China warns U.S. climate cooperation at risk over political tension | Reuters
“Chinese leaders have long said they are engaged in climate action not because of outside pressure, but because it benefits China and the world at large,” said Alex Wang, a climate expert and professor at UCLA. “If that is so, then U.S.-China tensions should not slow Chinese climate action.”
Gubernatorial candidate Larry Elder makes push for Latino support | Los Angeles Times
Latinos represent a significant voting bloc in California, with 8 million eligible to vote and 5 million registered to do so, according to figures by UCLA’s Latino Policy & Politics Initiative.
“Candyman” and horror's dubious reckoning with racism | BBC
“This is the moment I’ve been waiting my whole life for,” says Tananarive Due, a writer and academic specialising in Black Horror and Afrofuturism at UCLA, who was the executive producer of 2019 documentary Horror Noire: A History of Black Horror. “What a thrill it is to have more than one movie a year that centres around black people in a horror story. As a black horror fan, it’s been a long road to find the kind of representation that is empowering.” (Due was also cited in The Hollywood Reporter.)
“Reservation Dogs” centers on Indigenous teens | Guardian (U.K.)
According to UCLA’s 2020 Hollywood Diversity Report, Indigenous actors remained “virtually absent” as leads in all television shows from the 2018–2019 season; they held just 1.8% of all roles on broadcast series, and 0.2% on cable series during the 2018–2019 season. It’s just as bad behind the camera: 1.1% of working TV staff-writers during the same period were Indigenous, and only 0.8% of employed screenwriters.
Businesses continue to flee California | Southern California News Group
The rate of businesses relocating their company headquarters out of California is accelerating, according to a new report from the Stanford University-based Hoover Institution… The report, written by Joseph Vranich, president of Spectrum Location Solutions and Lee Ohanian, a professor of economics at UCLA, notes that company headquarter relocations out of state are happening at twice their usual rate so far this year.

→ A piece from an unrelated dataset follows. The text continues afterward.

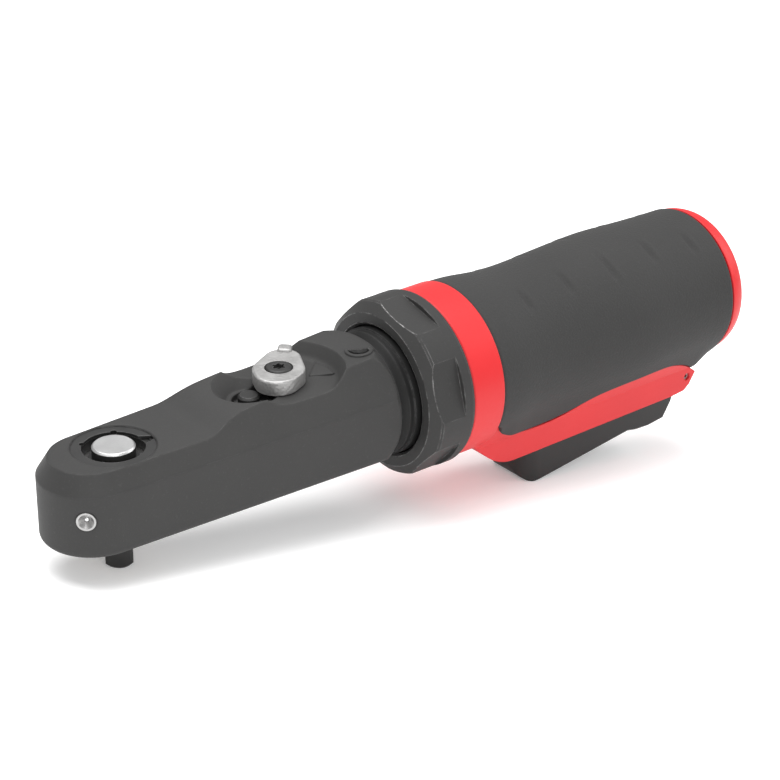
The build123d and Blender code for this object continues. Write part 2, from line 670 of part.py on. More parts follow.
def keel_window():
    """Side view of the opening that the case's red side panels fill."""
    edge = Spline((99.6, -10.5), (105.5, -16.2), (114, -17.6), (123, -17.2), (134, -14.3), (146, -13.2),
                  (157, -13.4), (KEEL_END_X, KEEL_TIP_Z))
    rest = Polyline((KEEL_END_X, KEEL_TIP_Z), (KEEL_END_X, -40), (90, -40), (90, -10.5), (99.6, -10.5))
    return Plane.XZ * (edge + rest)


# ---------------------------------------------------------------- rear end and air supply
def exhaust_cap():
    """Domed ring behind the grip with exhaust slots round the inlet."""
    dome = Spline((GRIP_END_X, CAP_R), (179.6, CAP_R - 0.5), (CAP_END_X, CAP_R - 3.2),
                  tangents=[(1, 0), (-0.1, -1)])
    rest = Polyline((CAP_END_X, CAP_R - 3.2), (CAP_END_X, 15.4), (180.2, 15.2), (180.2, 9.4),
                    (GRIP_END_X, 9.4), (GRIP_END_X, CAP_R))
    body = revolve(make_face(dome + rest), Axis.X) - tube(CASE_END_X - 1, CASE_END_X + 1.2, 10.2, 15.6)
    for i in range(12):
        slot = block((176, 182), (-1.0, 1.0), (10.8, 14.2))
        body -= Rot(30 * i, 0, 0) * slot
    return body


def muffler():
    """Felt pad ring that the exhaust passes through, in a recess of the cap."""
    return tube(CASE_END_X, CASE_END_X + 1.2, 10.2, 15.6)


def inlet_bushing():
    """Threaded air inlet with a spanner hexagon at its outer end."""
    hexagon = Pos(180.4, 0, 0) * Rot(0, 90, 0) * extrude(RegularPolygon(9.2, 6), INLET_END_X - 180.4)
    hexagon &= turned([(180.4, 0), (180.4, 9.2), (183.2, 9.2), (INLET_END_X, 8.3), (INLET_END_X, 0)])
    body = rod(166.5, 180.4, 9.15) + hexagon
    body -= rod(INLET_END_X - INLET_DEPTH, INLET_END_X + 1, INLET_R)
    return body - rod(160, 190, 4.2)


def inlet_screen():
    """Dished strainer with a grid of holes."""
    body = rod(166.6, 167.4, 4.15)
    for row in range(-2, 3):
        for column in range(-2, 3):
            if row * row + column * column < 8:
                body -= rod(166, 168, 0.45, 1.3 * row, 1.3 * column)
    return body


def valve_bushing():
    body = ring(-19.0, 5.6, STEM_R + RUNNING, VALVE_R - 0.02, VALVE_X)
    body -= post(-1.5, 9, 3.3, VALVE_X)
    body -= rod(VALVE_X, 160, 2.4, 0, 3.0)
    body -= ring(-12, -11, VALVE_R - 0.9, VALVE_R + 1, VALVE_X)
    return body - rod(130, VALVE_X, 2.0, 0, -5.5)


def throttle_valve():
    """Poppet with its stem; the stem stands on the lever's pad."""
    body = post(STEM_TIP_Z + 0.8, 0, STEM_R, VALVE_X) + post(-1.45, 0.4, 2.9, VALVE_X)
    tip = Pos(VALVE_X, 0, STEM_TIP_Z + 0.8) * Sphere(STEM_R)
    return body + tip


def valve_spring():
    return Pos(VALVE_X, 0, 0.72) * coil(2.0, 0.3, 4.3, 5)


def valve_plug():
    return post(5.7, 8.4, VALVE_R, VALVE_X)


def valve_oring():
    return Pos(VALVE_X, 0, -11.5) * Torus(VALVE_R - 0.45, 0.44)


# ---------------------------------------------------------------- throttle lever
def lever_side():
    front, bottom = LEVER_FRONT_X, LEVER_BOTTOM_Z
    nose = ThreePointArc((front, bottom + 4.2), (front + 1.3, bottom + 1.2), (front + 4.2, bottom))
    rest = Polyline((front + 4.2, bottom), (124, -37.2), (152.5, -33.5), (155.5, -34.1), (160, -34.3),
                    (165.2, -33.7), (167.8, -29.6), (169.8, -23.0), (169.8, -18.9), (165, -18.9),
                    (150, -20.6), (front, -23.6), (front, bottom + 4.2))
    return Plane.XZ * (nose + rest)


def throttle_lever():
    """Channel-section lever hung on the cross pin at its rear end."""
    plan = RectangleRounded(160, 2 * LEVER_HALF, LEVER_CORNER_R)
    body = side_plate(lever_side(), 30) & Pos(LEVER_FRONT_X + 80, 0, -45) * extrude(plan, 40)
    trough = Polyline((LEVER_FRONT_X + 2.4, -10), (LEVER_FRONT_X + 2.4, -34.8), (124, -35.2),
                      (152.5, -31.5), (160, -32.4), (164, -31.8), (166, -28.8), (168, -22.8), (168, -10),
                      close=True)
    body -= side_plate(Plane.XZ * trough, LEVER_HALF - LEVER_WALL)
    body += block((144, 152), (-3.4, 3.4), (-33, STEM_TIP_Z - 0.75))
    pivot = Pos(LEVER_PIVOT[0], 0, LEVER_PIVOT[1]) * Rot(90, 0, 0) * Cylinder(LEVER_PIN_R + RUNNING, 40)
    return body - pivot


def lever_pin():
    """Spring pin across the keel, slotted along its length."""
    pin = Rot(90, 0, 0) * Cylinder(LEVER_PIN_R, 2 * KEEL_HALF - 2)
    pin -= Rot(90, 0, 0) * Cylinder(LEVER_PIN_R / 2, 40)
    pin -= block((-0.2, 0.2), (-20, 20), (0, 3))
    return Pos(LEVER_PIVOT[0], 0, LEVER_PIVOT[1]) * pin


# ---------------------------------------------------------------- write every piece
PIECES = {
    "ratchet_housing": ratchet_housing, "grease_fitting": grease_fitting, "grease_ball": grease_ball,
    "ratchet_gear": ratchet_gear, "drive_anvil": drive_anvil, "detent_ball": detent_ball,
    "detent_spring": detent_spring, "thrust_washer": thrust_washer, "wave_spring": wave_spring,
    "head_circlip": head_circlip, "gear_bush": gear_bush, "yoke": yoke, "pawl": pawl,
    "pawl_pin": pawl_pin, "pawl_plunger": pawl_plunger, "pawl_spring": pawl_spring,
    "shift_plate": shift_plate, "selector": selector, "reversing_lever": reversing_lever,
    "lever_screw": lever_screw, "reverse_detent_ball": reverse_detent_ball,
    "reverse_detent_spring": reverse_detent_spring, "crankshaft": crankshaft,
    "crank_bushing": crank_bushing, "crank_bearing": crank_bearing, "planet_pins": planet_pins,
    "ring_gear": ring_gear, "rotor": rotor, "rotor_vanes": rotor_vanes,
    "motor_cylinder": motor_cylinder, "clamp_nut": clamp_nut, "gearcase_gasket": gearcase_gasket,
    "motor_case": motor_case, "grip_sleeve": grip_sleeve, "exhaust_cap": exhaust_cap,
    "muffler": muffler, "inlet_bushing": inlet_bushing, "inlet_screen": inlet_screen,
    "valve_bushing": valve_bushing, "throttle_valve": throttle_valve, "valve_spring": valve_spring,
    "valve_plug": valve_plug, "valve_oring": valve_oring,
    "throttle_lever": throttle_lever, "lever_pin": lever_pin,
}

for node, make in PIECES.items():
    save(make(), node)

for index in range(3):
    save(planet_gear(index), f"planet_gear_{index + 1}")

for name, x in (("front", FRONT_BEARING_X), ("rear", REAR_BEARING_X)):
    save(bearing_race(x, BEARING_R[0], BEARING_R[1]), f"{name}_bearing_inner")
    save(bearing_race(x, BEARING_R[2], BEARING_R[3]), f"{name}_bearing_outer")
    save(bearing_balls(x), f"{name}_bearing_balls")

save(end_plate(ROTOR_X[0] - END_GAP, False), "front_end_plate")
save(end_plate(ROTOR_X[1] + END_GAP, True), "rear_end_plate")
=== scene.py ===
# %% [markdown]
# # A compact air ratchet
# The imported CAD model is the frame: it says where every piece is, how big it is and what it turns on.
# This lesson only dresses it. It places a camera and soft lights, writes one finish for each kind of
# surface, models the moulded grip afresh and adds the small raised marks on the head.

# %% Load the frame
import bmesh
import bpy
import json
from math import acos, atan2, cos, degrees, exp, pi, radians, sin, sqrt
from mathutils import Matrix, Vector


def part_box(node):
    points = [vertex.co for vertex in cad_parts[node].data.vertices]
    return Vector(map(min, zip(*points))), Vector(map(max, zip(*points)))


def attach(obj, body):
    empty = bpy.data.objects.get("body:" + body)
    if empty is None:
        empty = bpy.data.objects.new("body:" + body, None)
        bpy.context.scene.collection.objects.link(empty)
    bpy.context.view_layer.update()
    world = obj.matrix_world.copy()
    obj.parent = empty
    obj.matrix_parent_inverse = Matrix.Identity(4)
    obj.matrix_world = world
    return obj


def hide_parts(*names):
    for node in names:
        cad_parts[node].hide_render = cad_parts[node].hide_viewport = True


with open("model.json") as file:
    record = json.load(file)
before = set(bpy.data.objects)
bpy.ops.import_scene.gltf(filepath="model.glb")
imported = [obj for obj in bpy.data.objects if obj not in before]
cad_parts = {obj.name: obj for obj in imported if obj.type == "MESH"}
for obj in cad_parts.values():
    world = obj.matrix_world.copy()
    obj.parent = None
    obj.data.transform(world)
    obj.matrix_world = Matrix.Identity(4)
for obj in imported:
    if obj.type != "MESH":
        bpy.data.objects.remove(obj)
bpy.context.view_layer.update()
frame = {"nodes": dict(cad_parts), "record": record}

MM = 0.001

# %% [markdown]
# ## The camera
# A long lens a little above the tool, on the grease fitting's side of the nose. The head comes
# forward to the left and the handle runs back to the right. The camera is described by where it looks
# from, so moving it is a change of one angle.

# %% Place the camera
VIEW_AZIMUTH = radians(-38.39)
VIEW_ELEVATION = radians(27.15)
VIEW_DISTANCE = 642.3 * MM
LENS_MM = 120.0
LOOK_AT = Vector((100.0, 0.0, 0.0)) * MM
SIDE_STEP = -16.4 * MM
UP_STEP = -7.0 * MM

back = Vector((sin(VIEW_AZIMUTH) * cos(VIEW_ELEVATION), -cos(VIEW_AZIMUTH) * cos(VIEW_ELEVATION),
               sin(VIEW_ELEVATION)))
right = Vector((0, 0, 1)).cross(back).normalized()
up = back.cross(right)
camera_data = bpy.data.cameras.new("studio_camera")
camera_data.lens = LENS_MM
camera_data.sensor_width = 36.0
camera_data.clip_start = 0.01
camera = bpy.data.objects.new("studio_camera", camera_data)
bpy.context.scene.collection.objects.link(camera)
bpy.context.scene.camera = camera
spot = LOOK_AT + right * SIDE_STEP + up * UP_STEP + back * VIEW_DISTANCE
camera.matrix_world = Matrix.Translation(spot) @ Matrix((right, up, back)).transposed().to_4x4()
print("camera at", [round(v, 4) for v in spot])

# %% [markdown]
# ## Shader sums written as Python
# A material is a small sum over noises and edges. `Value` wraps a socket, so that `1 - mask * 0.3`
# adds the Math nodes by itself, and `Net.node` makes any other node: its type, its settings, then its
# sockets. Colours go through `mix`, because a Math node would turn them grey.

# %% Two helper classes
class Value:
    """A node's output socket that Python's operators can work on."""

    def __init__(self, net, socket):
        self.net = net
        self.socket = socket

    def math(self, operation, *others, first=False):
        terms = [*others, self] if first else [self, *others]
        return self.net.node("Math", {"operation": operation}, dict(enumerate(terms)))

    def __add__(self, other):
        return self.math("ADD", other)

    def __radd__(self, other):
        return self.math("ADD", other, first=True)

    def __sub__(self, other):
        return self.math("SUBTRACT", other)

    def __rsub__(self, other):
        return self.math("SUBTRACT", other, first=True)

    def __mul__(self, other):
        return self.math("MULTIPLY", other)

    def __rmul__(self, other):
        return self.math("MULTIPLY", other, first=True)

    def between(self, low, high):
        """Rises from 0 at low to 1 at high."""
        return ((self - low) * (1.0 / (high - low))).clamped()

    def clamped(self):
        return self.math("MAXIMUM", 0.0).math("MINIMUM", 1.0)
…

Will the Moderna HIV vaccine trials succeed? | Paper
Dr. Otto Yang, a professor of infectious diseases at the David Geffen School of Medicine at UCLA, speculated that the likelihood of the Moderna trials succeeding were “very low.” He explained that for the most part, successful vaccines mimic the natural immunity which can happen if a person is infected with a virus.

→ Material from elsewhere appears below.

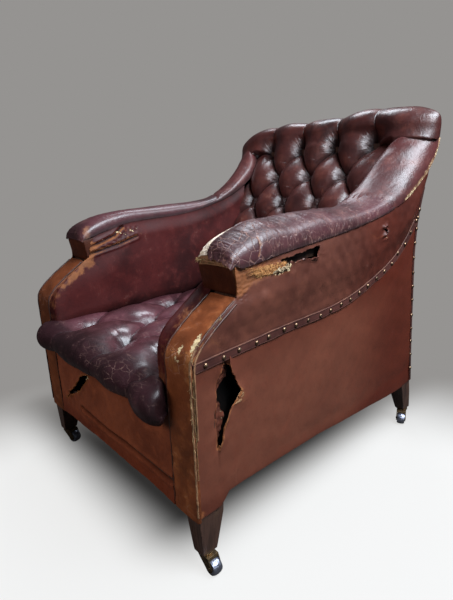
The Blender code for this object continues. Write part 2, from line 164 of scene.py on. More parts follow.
def deselect():
    if bpy.context.mode != "OBJECT":
        bpy.ops.object.mode_set(mode="OBJECT")
    bpy.ops.object.select_all(action="DESELECT")


def work_on(piece):
    deselect()
    piece.select_set(True)
    bpy.context.view_layer.objects.active = piece


def points_of(piece):
    found = np.empty(len(piece.data.vertices) * 3)
    piece.data.vertices.foreach_get("co", found)
    return found.reshape(-1, 3) - (0, FRONT, 0)


def place_points(piece, points):
    piece.data.vertices.foreach_set("co", (points + (0, FRONT, 0)).astype(np.float32).ravel())
    piece.data.update()


def grid(name, across, along, place, out, marks=None):
    """A flat grid whose points are set by place(u, v), facing the way that out says."""
    deselect()
    bpy.ops.mesh.primitive_grid_add(x_subdivisions=across, y_subdivisions=along, size=2)
    piece = bpy.context.object
    piece.name = name
    flat = np.empty(len(piece.data.vertices) * 3)
    piece.data.vertices.foreach_get("co", flat)
    flat = flat.reshape(-1, 3)
    u, v = (flat[:, 0] + 1) / 2, (flat[:, 1] + 1) / 2
    place_points(piece, place(u, v))
    if marks:
        mark(piece, **marks(u, v))
    normals = np.empty(len(piece.data.polygons) * 3)
    piece.data.polygons.foreach_get("normal", normals)
    if (normals.reshape(-1, 3) @ np.asarray(out, float)).sum() < 0:
        bpy.ops.object.mode_set(mode="EDIT")
        bpy.ops.mesh.select_all(action="SELECT")
        bpy.ops.mesh.flip_normals()
        bpy.ops.object.mode_set(mode="OBJECT")
    return piece


def modify(piece, kind, **settings):
    """Adds a modifier and applies it."""
    work_on(piece)
    made = piece.modifiers.new(kind.lower(), kind)
    for setting, value in settings.items():
        setattr(made, setting, value)
    bpy.ops.object.modifier_apply(modifier=made.name)


def mark(piece, **values):
    """Numbers at a piece's points, which its finish reads: one for each point, or for all."""
    for name, value in values.items():
        made = (piece.data.attributes.get(name)
                or piece.data.attributes.new(name, "FLOAT", "POINT"))
        value = np.broadcast_to(value, len(piece.data.vertices))
        made.data.foreach_set("value", np.clip(value, 0, 1).astype(np.float32))


def marked(piece, name):
    found = np.empty(len(piece.data.vertices))
    piece.data.attributes[name].data.foreach_get("value", found)
    return found


def select_edges(piece, chosen):
    """Selects the edges between chosen points, in edit mode."""
    work_on(piece)
    ends = np.empty(len(piece.data.edges) * 2, int)
    piece.data.edges.foreach_get("vertices", ends)
    wanted = chosen[ends.reshape(-1, 2)].all(axis=1)
    piece.data.vertices.foreach_set("select", chosen)
    piece.data.edges.foreach_set("select", wanted)
    piece.data.polygons.foreach_set("select", np.zeros(len(piece.data.polygons), bool))
    bpy.ops.object.mode_set(mode="EDIT")
    bpy.ops.mesh.select_mode(type="EDGE")


def thicken(piece, depth=0.003):
    modify(piece, "SOLIDIFY", thickness=depth, offset=-1)


def soften(piece):
    work_on(piece)
    bpy.ops.object.mode_set(mode="EDIT")
    bpy.ops.mesh.select_all(action="SELECT")
    bpy.ops.mesh.vertices_smooth(factor=0.5, repeat=1)
    bpy.ops.object.mode_set(mode="OBJECT")


def face_out(piece):
    """Turns every face of a closed piece outwards."""
    work_on(piece)
    bpy.ops.object.mode_set(mode="EDIT")
    bpy.ops.mesh.select_all(action="SELECT")
    bpy.ops.mesh.normals_make_consistent(inside=False)
    bpy.ops.object.mode_set(mode="OBJECT")


def finished(piece, finish, replaces=(), angle=60):
    """Gives a piece its finish, its body and what it stands for."""
    work_on(piece)
    bpy.ops.object.transform_apply(location=True, rotation=True, scale=True)
    bpy.ops.object.shade_smooth_by_angle(angle=math.radians(angle))
    piece.data.materials.clear()
    piece.data.materials.append(finish)
    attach(piece, "chair")
    if replaces:
        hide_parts(*replaces)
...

Free parking is killing cities | Bloomberg Businessweek
This wry octogenarian [Donald Shoup] is a distinguished research professor in the department of urban planning at the University of California at Los Angeles. He wrote … “The High Cost of Free Parking,” which came out in 2005 and outlines his case against America’s decision to hand over an astonishing amount of free land to cars. Among urban planners, academics, economists, civil servants, and even some regular old city dwellers, the book stands as the most salient argument for renegotiating our toxic relationships with our vehicles. (Shoup was quoted.)
Manned mission to Mars is possible | Gizmodo
Another key finding of the study has to do with the thickness of the spacecraft’s protective shielding. The researchers found that thick shielding would protect the crew — but only to a point … Aluminum shielding at the designated optimal thickness would expose astronauts to 0.5 Sieverts during missions lasting 1.9 years, while the maximum allowable career dose for astronauts of 1 Sieverts would be accumulated after a flight lasting 3.8 years, according to the study, co-authored by Yuri Shprits, a geophysicist at UCLA.
World’s largest wildlife bridge could save mountain lions | Scientific American
John Benson … then a wildlife ecologist with the La Kretz Center for California Conservation Science at the University of California, Los Angeles … viewed what happened with the panthers as a cautionary tale for the mountain lions.